Base UI intentionally made the API very similar to Radix, which already was very consistent and easy to understand. So the underlying framework wasn't that hard to port over. I did make some design choices that did require refactoring across the board (namely using View
instead of the combination of Interactive
and Colorway
), but that wasn't particularly difficult either.
cmdk
I did recall a pretty significant challenge though - integrating cmdk
. cmdk
is an unstyled command menu (you can try it out here on my website by pressing cmd + j). Importantly, it adds a lot of random stuff to the DOM to make the component easier to style. For example, it adds attributes like cmdk-heading
or data-disabled
. This is all well and good, but it turns out that cmdk
and Base UI differ slightly in their behavior. Base UI might add a data-disabled
attribute, but it will also remove it if the element is not disabled. I created all of my styles under the impression that data-disabled
was only added when the element was actually disabled.
.interactive:not([disabled], [data-disabled]) {
}
Turns out cmdk
always has the data-disabled
added, but it is set to either true
or false
. This was, quite frankly, annoying. I could not use [data-disabled="true"]
, because Base UI only adds the attribute but does not give it a value. I was scratching my head on how to easily resolve this.
So I ended up just forking the entire library and installing it from Github with my changes applied. Easy.
Icons
Previously, I had a custom build script that would traverse a directory of SVGs (sourced from Remix Icon) and then generate a corresponding React component. This approach was inherently very fragile and tedious to update (I would have to manually include that directory and then run the script). I realized I could just install remixicon
directly and then traverse the JSON they conveniently export, rather than the local file system. This way, updating the remixicon
package would also upgrade the generated icons.

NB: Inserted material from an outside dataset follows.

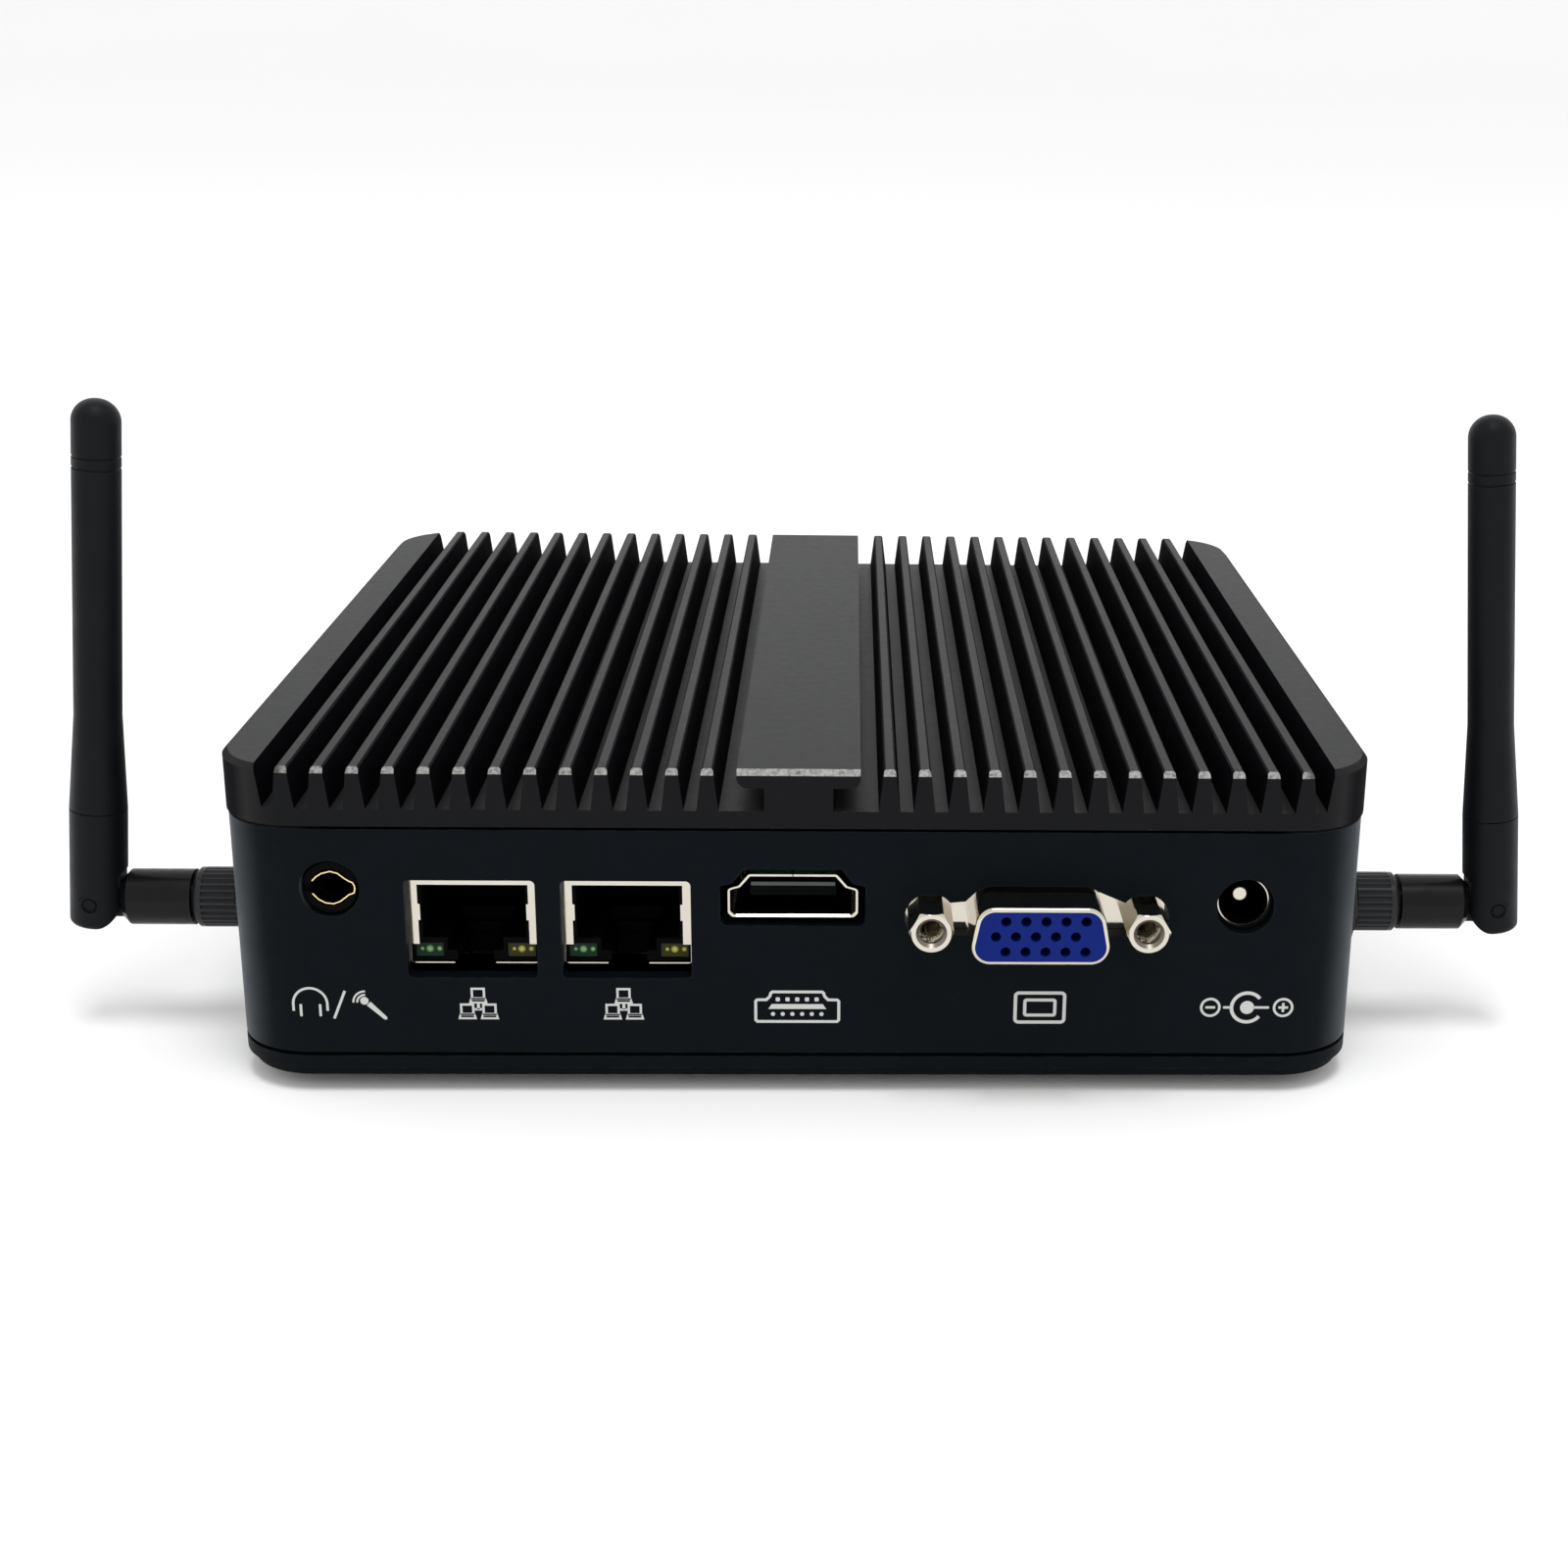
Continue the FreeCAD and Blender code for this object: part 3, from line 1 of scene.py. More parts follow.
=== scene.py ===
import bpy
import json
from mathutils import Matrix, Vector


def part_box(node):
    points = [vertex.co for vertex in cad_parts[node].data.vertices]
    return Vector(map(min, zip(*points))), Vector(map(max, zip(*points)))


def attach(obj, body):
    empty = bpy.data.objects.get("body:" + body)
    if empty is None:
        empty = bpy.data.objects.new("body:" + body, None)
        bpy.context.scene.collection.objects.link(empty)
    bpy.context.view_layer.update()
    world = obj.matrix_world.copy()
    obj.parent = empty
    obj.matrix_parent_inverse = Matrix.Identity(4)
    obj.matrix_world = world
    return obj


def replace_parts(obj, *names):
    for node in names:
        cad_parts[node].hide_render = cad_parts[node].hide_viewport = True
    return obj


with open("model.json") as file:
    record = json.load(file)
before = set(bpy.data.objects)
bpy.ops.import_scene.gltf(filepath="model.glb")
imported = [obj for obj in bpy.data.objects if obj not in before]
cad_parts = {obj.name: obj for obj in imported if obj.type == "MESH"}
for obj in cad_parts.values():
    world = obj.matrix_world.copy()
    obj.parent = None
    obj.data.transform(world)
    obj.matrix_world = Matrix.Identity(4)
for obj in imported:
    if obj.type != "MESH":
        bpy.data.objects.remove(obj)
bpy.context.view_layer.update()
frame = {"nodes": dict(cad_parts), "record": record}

import json
from math import cos, pi, radians, sin, sqrt

import bmesh
import bpy
from mathutils import Matrix, Vector

MM = 0.001                   # lengths are in millimetres unless a comment says metres
MAST_LEAN = radians(5.2)     # each antenna mast leans outwards by this much
MAST_OFFSET = 0.2            # from the mast's middle line out to the hinge
FIN_EDGE_Z = 40.29           # the fins' flanks end below this height
GROOVE_REACH = 61.9          # the grooves between the fins lie within this distance of the middle
scene = bpy.context.scene
scene.view_settings.view_transform = "Standard"


# ---------------------------------------------------------------- camera

CAMERA_PLACE = (5.5985, -306.80, 121.22)
YAW, PITCH, ROLL = radians(2.20346), radians(18.45422), radians(1.03044)
LENS, SENSOR, SHIFT_X = 52.313, 36.0, -0.09375

forward = Vector((sin(YAW) * cos(PITCH), cos(YAW) * cos(PITCH), -sin(PITCH)))
level = forward.cross(Vector((0, 0, 1))).normalized()
above = level.cross(forward)
right = cos(ROLL) * level + sin(ROLL) * above
up = -sin(ROLL) * level + cos(ROLL) * above
turn = Matrix((right, up, -forward)).transposed().to_4x4()
lens = bpy.data.cameras.new("camera")
lens.sensor_width = SENSOR
lens.lens = LENS
lens.shift_x = SHIFT_X
lens.clip_start = 0.01
lens.clip_end = 50
camera = bpy.data.objects.new("camera", lens)
camera.matrix_world = Matrix.Translation(Vector(CAMERA_PLACE) * MM) @ turn
scene.collection.objects.link(camera)
scene.camera = camera


# ---------------------------------------------------------------- surfaces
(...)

But this also felt wrong. SVGs as components are generally kind of bad for performance, because they just bloat up the DOM (especially if you reuse icons). I ultimately decided to use an SVG sprite instead, which remixicon
also very kindly provides. Unfortunately, this sent me down a deep rabbit hole.
Let's say you import the sprite with Vite:
import spriteMap from "./path.svg";
When you build this in library mode, Vite will inline the asset as a big nasty string.
I initially thought this would be okay. Just let the bundler handle everything. Turns out, that's no good. You can't load from data:image/svg+xml
because...
unsafe attempt to load URL <URL> from frame with URL <URL>.
Domains, protocols and ports must match. can't load data:image...
What does that even mean? I have no idea. Probably some security policy.
A potential solution occured to me - I'm using vite-plugin-lib-inject-css, which preserves the CSS import statements. So why not just preserve the image import statement, thereby bypassing the entire "you can't load from this url" problem? However, a quick read through the plugin source code quickly revealed that their approach was only applicable to CSS, not any generic file.
I was banging my head against the wall for a while. And then it came to me: just make remixicon
external. That way, Vite literally can't transform the input statement. Yes, this forces users to also install remixicon
along with the actual library, @koide-labs/ui
. But specifying it as a peer dependency pretty much fixes this problem.
Pretty much all of the problems I was having where the UI library would behave weirdly when imported into another project was completely resolved by making what should be external, external.